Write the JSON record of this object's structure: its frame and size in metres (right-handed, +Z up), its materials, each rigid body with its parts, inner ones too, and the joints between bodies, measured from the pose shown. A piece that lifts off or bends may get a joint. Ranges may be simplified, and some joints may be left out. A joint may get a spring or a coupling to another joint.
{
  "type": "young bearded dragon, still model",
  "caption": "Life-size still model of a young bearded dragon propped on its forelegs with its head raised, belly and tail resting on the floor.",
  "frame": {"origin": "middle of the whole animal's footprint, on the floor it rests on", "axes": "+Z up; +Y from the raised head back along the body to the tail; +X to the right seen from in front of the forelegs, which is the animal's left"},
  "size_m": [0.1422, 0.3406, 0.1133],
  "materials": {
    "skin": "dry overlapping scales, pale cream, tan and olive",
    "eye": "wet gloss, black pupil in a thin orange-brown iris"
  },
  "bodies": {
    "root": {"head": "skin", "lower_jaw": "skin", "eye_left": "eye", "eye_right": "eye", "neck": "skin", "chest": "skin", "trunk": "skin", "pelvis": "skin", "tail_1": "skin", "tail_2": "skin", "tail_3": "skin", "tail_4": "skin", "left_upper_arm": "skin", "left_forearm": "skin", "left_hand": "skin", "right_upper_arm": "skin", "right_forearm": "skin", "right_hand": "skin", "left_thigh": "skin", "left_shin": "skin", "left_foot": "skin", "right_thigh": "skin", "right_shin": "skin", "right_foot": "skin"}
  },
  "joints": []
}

········

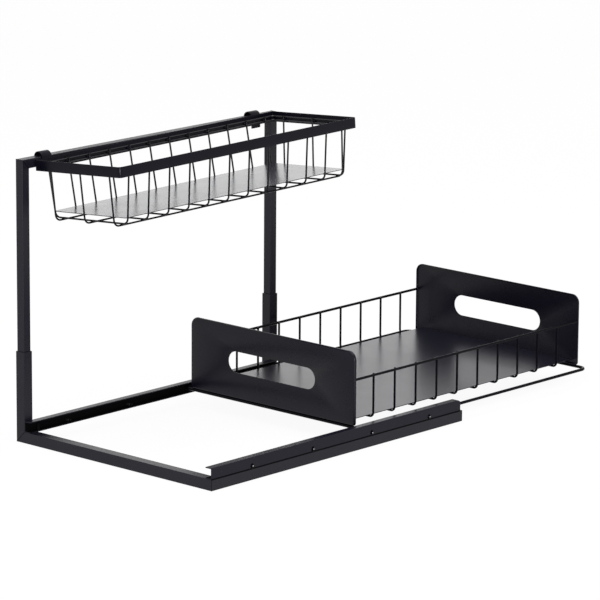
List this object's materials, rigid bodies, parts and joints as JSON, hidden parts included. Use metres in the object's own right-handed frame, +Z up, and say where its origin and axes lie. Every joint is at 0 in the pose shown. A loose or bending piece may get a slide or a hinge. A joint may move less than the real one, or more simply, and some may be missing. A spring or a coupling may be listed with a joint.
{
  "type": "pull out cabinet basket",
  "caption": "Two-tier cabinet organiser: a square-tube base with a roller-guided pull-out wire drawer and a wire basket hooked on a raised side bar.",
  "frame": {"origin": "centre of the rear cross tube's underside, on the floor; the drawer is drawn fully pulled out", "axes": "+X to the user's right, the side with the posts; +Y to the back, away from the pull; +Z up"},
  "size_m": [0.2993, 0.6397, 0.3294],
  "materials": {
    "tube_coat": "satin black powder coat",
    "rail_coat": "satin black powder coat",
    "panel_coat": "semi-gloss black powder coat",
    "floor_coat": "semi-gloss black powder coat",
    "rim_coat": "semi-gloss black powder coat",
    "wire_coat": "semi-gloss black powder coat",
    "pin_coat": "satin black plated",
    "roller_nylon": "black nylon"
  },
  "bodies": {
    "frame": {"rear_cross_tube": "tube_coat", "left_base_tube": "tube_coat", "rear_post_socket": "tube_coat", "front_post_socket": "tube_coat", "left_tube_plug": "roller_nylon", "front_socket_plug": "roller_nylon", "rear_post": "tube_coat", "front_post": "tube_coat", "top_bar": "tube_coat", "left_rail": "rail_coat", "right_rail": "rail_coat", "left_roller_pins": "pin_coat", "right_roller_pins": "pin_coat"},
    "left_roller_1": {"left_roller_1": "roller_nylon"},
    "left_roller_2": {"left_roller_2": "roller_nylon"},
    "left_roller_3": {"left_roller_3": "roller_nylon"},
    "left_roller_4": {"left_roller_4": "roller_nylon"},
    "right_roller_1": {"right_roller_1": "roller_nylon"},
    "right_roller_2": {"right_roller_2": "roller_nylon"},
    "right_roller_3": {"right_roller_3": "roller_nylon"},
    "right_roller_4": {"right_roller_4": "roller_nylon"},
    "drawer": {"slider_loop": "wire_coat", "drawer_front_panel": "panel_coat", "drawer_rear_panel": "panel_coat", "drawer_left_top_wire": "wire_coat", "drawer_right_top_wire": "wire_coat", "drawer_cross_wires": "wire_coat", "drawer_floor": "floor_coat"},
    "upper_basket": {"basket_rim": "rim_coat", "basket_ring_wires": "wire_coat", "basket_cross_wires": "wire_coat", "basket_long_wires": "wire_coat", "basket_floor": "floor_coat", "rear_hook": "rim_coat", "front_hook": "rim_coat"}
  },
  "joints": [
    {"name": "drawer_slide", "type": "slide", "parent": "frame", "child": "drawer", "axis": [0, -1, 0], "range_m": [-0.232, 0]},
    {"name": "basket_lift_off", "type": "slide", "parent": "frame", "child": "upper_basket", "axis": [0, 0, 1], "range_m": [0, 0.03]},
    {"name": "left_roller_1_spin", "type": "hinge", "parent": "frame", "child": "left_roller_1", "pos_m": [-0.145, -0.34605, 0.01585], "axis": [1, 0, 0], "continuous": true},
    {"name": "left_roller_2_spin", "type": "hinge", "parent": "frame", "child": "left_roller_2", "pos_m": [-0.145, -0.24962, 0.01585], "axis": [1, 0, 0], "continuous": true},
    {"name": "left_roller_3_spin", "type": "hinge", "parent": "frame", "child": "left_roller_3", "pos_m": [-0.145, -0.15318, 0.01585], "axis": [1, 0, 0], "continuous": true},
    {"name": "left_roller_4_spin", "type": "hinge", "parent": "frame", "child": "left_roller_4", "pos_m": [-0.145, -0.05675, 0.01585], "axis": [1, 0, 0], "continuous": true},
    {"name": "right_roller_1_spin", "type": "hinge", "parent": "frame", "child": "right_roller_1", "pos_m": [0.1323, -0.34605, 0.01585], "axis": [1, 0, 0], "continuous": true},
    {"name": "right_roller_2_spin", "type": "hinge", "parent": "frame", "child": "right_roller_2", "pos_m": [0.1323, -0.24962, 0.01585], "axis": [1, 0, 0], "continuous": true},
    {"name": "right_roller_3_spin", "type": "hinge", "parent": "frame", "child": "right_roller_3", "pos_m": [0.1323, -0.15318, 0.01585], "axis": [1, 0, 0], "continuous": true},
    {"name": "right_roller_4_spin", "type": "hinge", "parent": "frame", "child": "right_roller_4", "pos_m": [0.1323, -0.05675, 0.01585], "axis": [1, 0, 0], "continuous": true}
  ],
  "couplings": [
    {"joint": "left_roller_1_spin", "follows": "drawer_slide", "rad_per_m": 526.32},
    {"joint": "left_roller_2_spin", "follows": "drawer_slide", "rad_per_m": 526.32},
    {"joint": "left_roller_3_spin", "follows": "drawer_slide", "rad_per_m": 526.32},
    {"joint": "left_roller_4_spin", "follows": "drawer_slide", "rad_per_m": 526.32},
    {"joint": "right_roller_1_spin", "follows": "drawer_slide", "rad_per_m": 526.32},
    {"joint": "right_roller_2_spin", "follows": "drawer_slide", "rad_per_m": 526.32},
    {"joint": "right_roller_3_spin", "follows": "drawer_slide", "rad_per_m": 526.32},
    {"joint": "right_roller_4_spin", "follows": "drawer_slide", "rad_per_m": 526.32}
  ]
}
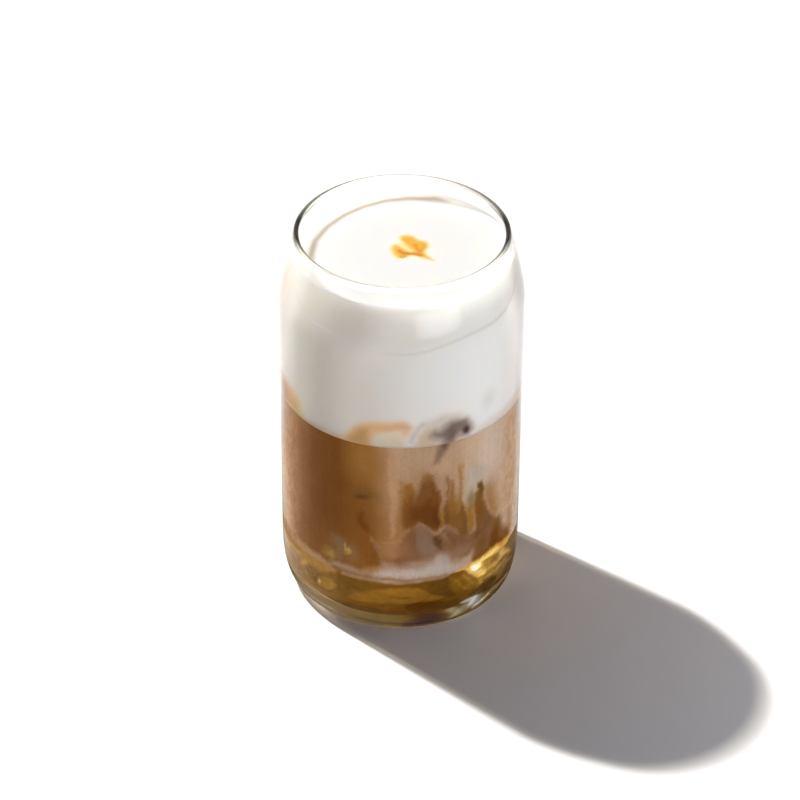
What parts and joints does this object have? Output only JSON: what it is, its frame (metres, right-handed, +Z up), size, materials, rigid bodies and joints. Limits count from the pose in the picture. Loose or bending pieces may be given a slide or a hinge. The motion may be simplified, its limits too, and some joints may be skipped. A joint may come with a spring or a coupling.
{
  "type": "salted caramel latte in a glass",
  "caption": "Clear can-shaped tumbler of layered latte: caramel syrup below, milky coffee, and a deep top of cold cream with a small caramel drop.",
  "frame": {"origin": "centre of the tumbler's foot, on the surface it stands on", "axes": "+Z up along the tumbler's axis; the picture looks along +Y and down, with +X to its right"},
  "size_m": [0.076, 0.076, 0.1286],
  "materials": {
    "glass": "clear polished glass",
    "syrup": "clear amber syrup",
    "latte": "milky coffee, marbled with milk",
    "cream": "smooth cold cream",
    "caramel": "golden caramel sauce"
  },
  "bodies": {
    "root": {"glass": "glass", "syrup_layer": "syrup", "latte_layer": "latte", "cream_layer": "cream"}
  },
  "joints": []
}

········

> Task directions:
Find the string "axes" in the records, then copy each line where it occurs.

> Reply to the task:
  "frame": {"origin": "middle of the whole animal's footprint, on the floor it rests on", "axes": "+Z up; +Y from the raised head back along the body to the tail; +X to the right seen from in front of the forelegs, which is the animal's left"},
List this object's materials, rigid bodies, parts and joints as JSON, hidden parts included. Use metres in the object's own right-handed frame, +Z up, and say where its origin and axes lie. Every joint is at 0 in the pose shown. A loose or bending piece may get a slide or a hinge. A joint may move less than the real one, or more simply, and some may be missing. A spring or a coupling may be listed with a joint.
  "frame": {"origin": "centre of the rear cross tube's underside, on the floor; the drawer is drawn fully pulled out", "axes": "+X to the user's right, the side with the posts; +Y to the back, away from the pull; +Z up"},
  "frame": {"origin": "centre of the tumbler's foot, on the surface it stands on", "axes": "+Z up along the tumbler's axis; the picture looks along +Y and down, with +X to its right"},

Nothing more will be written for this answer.